PROBLEM DESCRIPTION: Reproduce the listing verbatim.

SOURCE DATA:
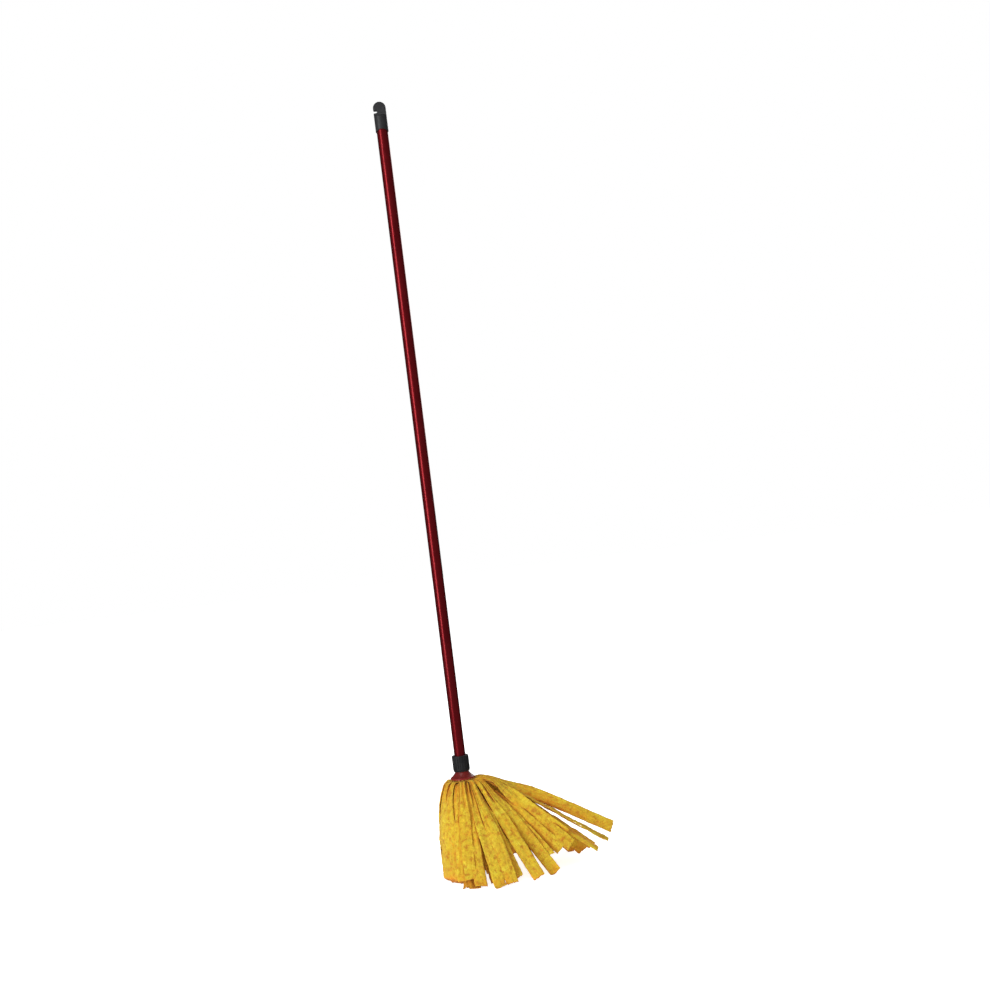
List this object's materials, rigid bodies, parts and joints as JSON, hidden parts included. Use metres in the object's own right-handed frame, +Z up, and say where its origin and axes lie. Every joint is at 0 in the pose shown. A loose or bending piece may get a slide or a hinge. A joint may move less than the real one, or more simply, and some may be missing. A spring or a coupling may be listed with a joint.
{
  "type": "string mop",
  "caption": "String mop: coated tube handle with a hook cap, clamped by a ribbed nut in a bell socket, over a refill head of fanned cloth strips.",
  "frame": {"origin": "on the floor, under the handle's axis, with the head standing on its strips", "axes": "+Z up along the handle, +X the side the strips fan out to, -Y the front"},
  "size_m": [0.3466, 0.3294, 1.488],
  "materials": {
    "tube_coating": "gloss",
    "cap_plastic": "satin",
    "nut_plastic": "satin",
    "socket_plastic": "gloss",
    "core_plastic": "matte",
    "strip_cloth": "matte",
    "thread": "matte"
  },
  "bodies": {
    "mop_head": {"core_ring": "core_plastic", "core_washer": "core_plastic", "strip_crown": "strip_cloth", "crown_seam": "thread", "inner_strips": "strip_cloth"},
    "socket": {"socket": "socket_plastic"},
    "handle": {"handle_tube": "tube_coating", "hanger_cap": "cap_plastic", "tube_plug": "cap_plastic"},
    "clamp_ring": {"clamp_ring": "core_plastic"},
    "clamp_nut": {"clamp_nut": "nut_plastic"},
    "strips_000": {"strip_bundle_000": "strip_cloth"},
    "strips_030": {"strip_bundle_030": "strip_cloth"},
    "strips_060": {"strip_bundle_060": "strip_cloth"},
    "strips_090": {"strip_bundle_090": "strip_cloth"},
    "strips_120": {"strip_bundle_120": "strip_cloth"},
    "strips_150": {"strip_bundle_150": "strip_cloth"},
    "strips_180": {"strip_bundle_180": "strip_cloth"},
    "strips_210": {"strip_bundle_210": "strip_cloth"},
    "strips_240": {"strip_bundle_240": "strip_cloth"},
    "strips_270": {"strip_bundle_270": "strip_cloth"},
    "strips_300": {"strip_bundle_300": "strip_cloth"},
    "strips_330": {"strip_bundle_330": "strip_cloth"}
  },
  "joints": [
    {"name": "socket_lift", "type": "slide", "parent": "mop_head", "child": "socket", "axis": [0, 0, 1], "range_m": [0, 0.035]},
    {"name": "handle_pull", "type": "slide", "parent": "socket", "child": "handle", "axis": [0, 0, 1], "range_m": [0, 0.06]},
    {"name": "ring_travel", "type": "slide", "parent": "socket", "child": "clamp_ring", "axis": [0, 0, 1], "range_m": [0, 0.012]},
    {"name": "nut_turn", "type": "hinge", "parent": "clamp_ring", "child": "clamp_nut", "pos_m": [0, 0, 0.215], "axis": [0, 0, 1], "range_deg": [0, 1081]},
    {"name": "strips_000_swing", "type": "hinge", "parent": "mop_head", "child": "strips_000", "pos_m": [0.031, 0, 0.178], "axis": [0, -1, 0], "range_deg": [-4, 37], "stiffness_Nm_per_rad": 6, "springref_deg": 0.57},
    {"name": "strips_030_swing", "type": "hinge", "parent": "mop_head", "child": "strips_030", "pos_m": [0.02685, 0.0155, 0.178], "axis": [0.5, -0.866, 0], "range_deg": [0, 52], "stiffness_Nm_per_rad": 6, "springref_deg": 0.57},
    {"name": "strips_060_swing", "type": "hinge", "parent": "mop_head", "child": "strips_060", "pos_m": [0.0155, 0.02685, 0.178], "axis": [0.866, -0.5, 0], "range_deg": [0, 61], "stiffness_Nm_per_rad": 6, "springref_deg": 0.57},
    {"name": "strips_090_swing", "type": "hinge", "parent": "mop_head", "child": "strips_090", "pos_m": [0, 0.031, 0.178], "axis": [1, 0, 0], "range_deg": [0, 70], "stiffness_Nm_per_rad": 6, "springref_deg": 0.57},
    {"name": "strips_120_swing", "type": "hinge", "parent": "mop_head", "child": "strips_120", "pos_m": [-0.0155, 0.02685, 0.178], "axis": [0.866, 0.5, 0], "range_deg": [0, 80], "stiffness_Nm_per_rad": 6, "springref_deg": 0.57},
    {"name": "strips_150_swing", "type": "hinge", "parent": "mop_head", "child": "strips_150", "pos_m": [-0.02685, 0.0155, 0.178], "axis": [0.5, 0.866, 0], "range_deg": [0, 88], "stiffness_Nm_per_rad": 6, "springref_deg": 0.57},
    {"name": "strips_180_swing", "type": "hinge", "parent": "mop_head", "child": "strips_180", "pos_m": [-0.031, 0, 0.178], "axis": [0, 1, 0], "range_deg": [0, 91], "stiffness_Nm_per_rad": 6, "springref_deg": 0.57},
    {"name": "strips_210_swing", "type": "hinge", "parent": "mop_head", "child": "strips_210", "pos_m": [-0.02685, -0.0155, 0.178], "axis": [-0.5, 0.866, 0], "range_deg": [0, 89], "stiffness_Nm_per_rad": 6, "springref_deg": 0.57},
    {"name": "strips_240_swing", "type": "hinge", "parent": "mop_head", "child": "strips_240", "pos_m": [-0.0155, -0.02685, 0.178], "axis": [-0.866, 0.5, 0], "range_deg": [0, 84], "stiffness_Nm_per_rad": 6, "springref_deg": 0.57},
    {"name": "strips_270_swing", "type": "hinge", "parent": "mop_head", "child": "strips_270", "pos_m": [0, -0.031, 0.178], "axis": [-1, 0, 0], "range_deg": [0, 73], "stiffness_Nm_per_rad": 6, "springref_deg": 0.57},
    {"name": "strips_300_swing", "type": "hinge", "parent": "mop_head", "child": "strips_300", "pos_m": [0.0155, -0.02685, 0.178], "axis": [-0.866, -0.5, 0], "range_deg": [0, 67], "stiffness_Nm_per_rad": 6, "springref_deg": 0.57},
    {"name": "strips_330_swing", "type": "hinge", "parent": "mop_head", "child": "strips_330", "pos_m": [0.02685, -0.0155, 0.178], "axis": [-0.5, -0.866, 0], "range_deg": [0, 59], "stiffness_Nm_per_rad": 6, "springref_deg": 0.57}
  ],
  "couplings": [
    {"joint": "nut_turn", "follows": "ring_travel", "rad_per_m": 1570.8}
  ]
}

RESULT OF THE EXERCISE:
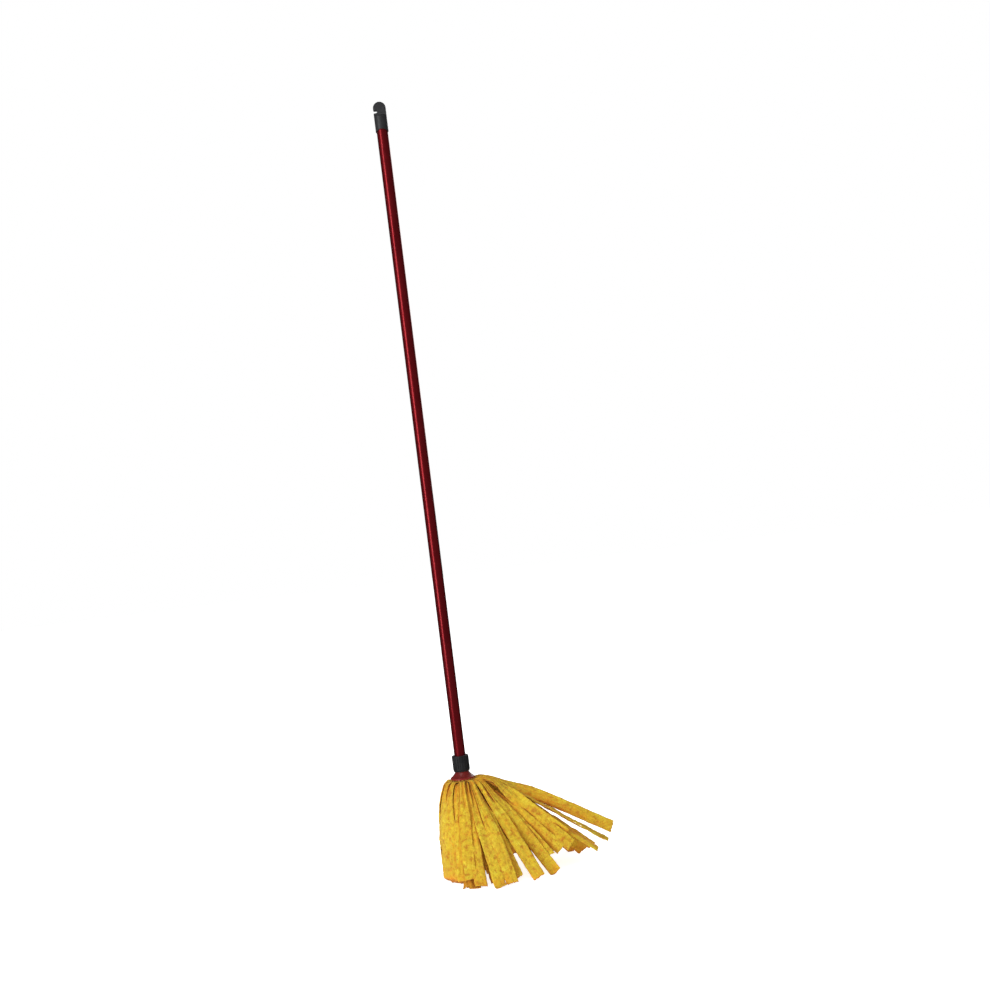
List this object's materials, rigid bodies, parts and joints as JSON, hidden parts included. Use metres in the object's own right-handed frame, +Z up, and say where its origin and axes lie. Every joint is at 0 in the pose shown. A loose or bending piece may get a slide or a hinge. A joint may move less than the real one, or more simply, and some may be missing. A spring or a coupling may be listed with a joint.
{
  "type": "string mop",
  "caption": "String mop: coated tube handle with a hook cap, clamped by a ribbed nut in a bell socket, over a refill head of fanned cloth strips.",
  "frame": {"origin": "on the floor, under the handle's axis, with the head standing on its strips", "axes": "+Z up along the handle, +X the side the strips fan out to, -Y the front"},
  "size_m": [0.3466, 0.3294, 1.488],
  "materials": {
    "tube_coating": "gloss",
    "cap_plastic": "satin",
    "nut_plastic": "satin",
    "socket_plastic": "gloss",
    "core_plastic": "matte",
    "strip_cloth": "matte",
    "thread": "matte"
  },
  "bodies": {
    "mop_head": {"core_ring": "core_plastic", "core_washer": "core_plastic", "strip_crown": "strip_cloth", "crown_seam": "thread", "inner_strips": "strip_cloth"},
    "socket": {"socket": "socket_plastic"},
    "handle": {"handle_tube": "tube_coating", "hanger_cap": "cap_plastic", "tube_plug": "cap_plastic"},
    "clamp_ring": {"clamp_ring": "core_plastic"},
    "clamp_nut": {"clamp_nut": "nut_plastic"},
    "strips_000": {"strip_bundle_000": "strip_cloth"},
    "strips_030": {"strip_bundle_030": "strip_cloth"},
    "strips_060": {"strip_bundle_060": "strip_cloth"},
    "strips_090": {"strip_bundle_090": "strip_cloth"},
    "strips_120": {"strip_bundle_120": "strip_cloth"},
    "strips_150": {"strip_bundle_150": "strip_cloth"},
    "strips_180": {"strip_bundle_180": "strip_cloth"},
    "strips_210": {"strip_bundle_210": "strip_cloth"},
    "strips_240": {"strip_bundle_240": "strip_cloth"},
    "strips_270": {"strip_bundle_270": "strip_cloth"},
    "strips_300": {"strip_bundle_300": "strip_cloth"},
    "strips_330": {"strip_bundle_330": "strip_cloth"}
  },
  "joints": [
    {"name": "socket_lift", "type": "slide", "parent": "mop_head", "child": "socket", "axis": [0, 0, 1], "range_m": [0, 0.035]},
    {"name": "handle_pull", "type": "slide", "parent": "socket", "child": "handle", "axis": [0, 0, 1], "range_m": [0, 0.06]},
    {"name": "ring_travel", "type": "slide", "parent": "socket", "child": "clamp_ring", "axis": [0, 0, 1], "range_m": [0, 0.012]},
    {"name": "nut_turn", "type": "hinge", "parent": "clamp_ring", "child": "clamp_nut", "pos_m": [0, 0, 0.215], "axis": [0, 0, 1], "range_deg": [0, 1081]},
    {"name": "strips_000_swing", "type": "hinge", "parent": "mop_head", "child": "strips_000", "pos_m": [0.031, 0, 0.178], "axis": [0, -1, 0], "range_deg": [-4, 37], "stiffness_Nm_per_rad": 6, "springref_deg": 0.57},
    {"name": "strips_030_swing", "type": "hinge", "parent": "mop_head", "child": "strips_030", "pos_m": [0.02685, 0.0155, 0.178], "axis": [0.5, -0.866, 0], "range_deg": [0, 52], "stiffness_Nm_per_rad": 6, "springref_deg": 0.57},
    {"name": "strips_060_swing", "type": "hinge", "parent": "mop_head", "child": "strips_060", "pos_m": [0.0155, 0.02685, 0.178], "axis": [0.866, -0.5, 0], "range_deg": [0, 61], "stiffness_Nm_per_rad": 6, "springref_deg": 0.57},
    {"name": "strips_090_swing", "type": "hinge", "parent": "mop_head", "child": "strips_090", "pos_m": [0, 0.031, 0.178], "axis": [1, 0, 0], "range_deg": [0, 70], "stiffness_Nm_per_rad": 6, "springref_deg": 0.57},
    {"name": "strips_120_swing", "type": "hinge", "parent": "mop_head", "child": "strips_120", "pos_m": [-0.0155, 0.02685, 0.178], "axis": [0.866, 0.5, 0], "range_deg": [0, 80], "stiffness_Nm_per_rad": 6, "springref_deg": 0.57},
    {"name": "strips_150_swing", "type": "hinge", "parent": "mop_head", "child": "strips_150", "pos_m": [-0.02685, 0.0155, 0.178], "axis": [0.5, 0.866, 0], "range_deg": [0, 88], "stiffness_Nm_per_rad": 6, "springref_deg": 0.57},
    {"name": "strips_180_swing", "type": "hinge", "parent": "mop_head", "child": "strips_180", "pos_m": [-0.031, 0, 0.178], "axis": [0, 1, 0], "range_deg": [0, 91], "stiffness_Nm_per_rad": 6, "springref_deg": 0.57},
    {"name": "strips_210_swing", "type": "hinge", "parent": "mop_head", "child": "strips_210", "pos_m": [-0.02685, -0.0155, 0.178], "axis": [-0.5, 0.866, 0], "range_deg": [0, 89], "stiffness_Nm_per_rad": 6, "springref_deg": 0.57},
    {"name": "strips_240_swing", "type": "hinge", "parent": "mop_head", "child": "strips_240", "pos_m": [-0.0155, -0.02685, 0.178], "axis": [-0.866, 0.5, 0], "range_deg": [0, 84], "stiffness_Nm_per_rad": 6, "springref_deg": 0.57},
    {"name": "strips_270_swing", "type": "hinge", "parent": "mop_head", "child": "strips_270", "pos_m": [0, -0.031, 0.178], "axis": [-1, 0, 0], "range_deg": [0, 73], "stiffness_Nm_per_rad": 6, "springref_deg": 0.57},
    {"name": "strips_300_swing", "type": "hinge", "parent": "mop_head", "child": "strips_300", "pos_m": [0.0155, -0.02685, 0.178], "axis": [-0.866, -0.5, 0], "range_deg": [0, 67], "stiffness_Nm_per_rad": 6, "springref_deg": 0.57},
    {"name": "strips_330_swing", "type": "hinge", "parent": "mop_head", "child": "strips_330", "pos_m": [0.02685, -0.0155, 0.178], "axis": [-0.5, -0.866, 0], "range_deg": [0, 59], "stiffness_Nm_per_rad": 6, "springref_deg": 0.57}
  ],
  "couplings": [
    {"joint": "nut_turn", "follows": "ring_travel", "rad_per_m": 1570.8}
  ]
}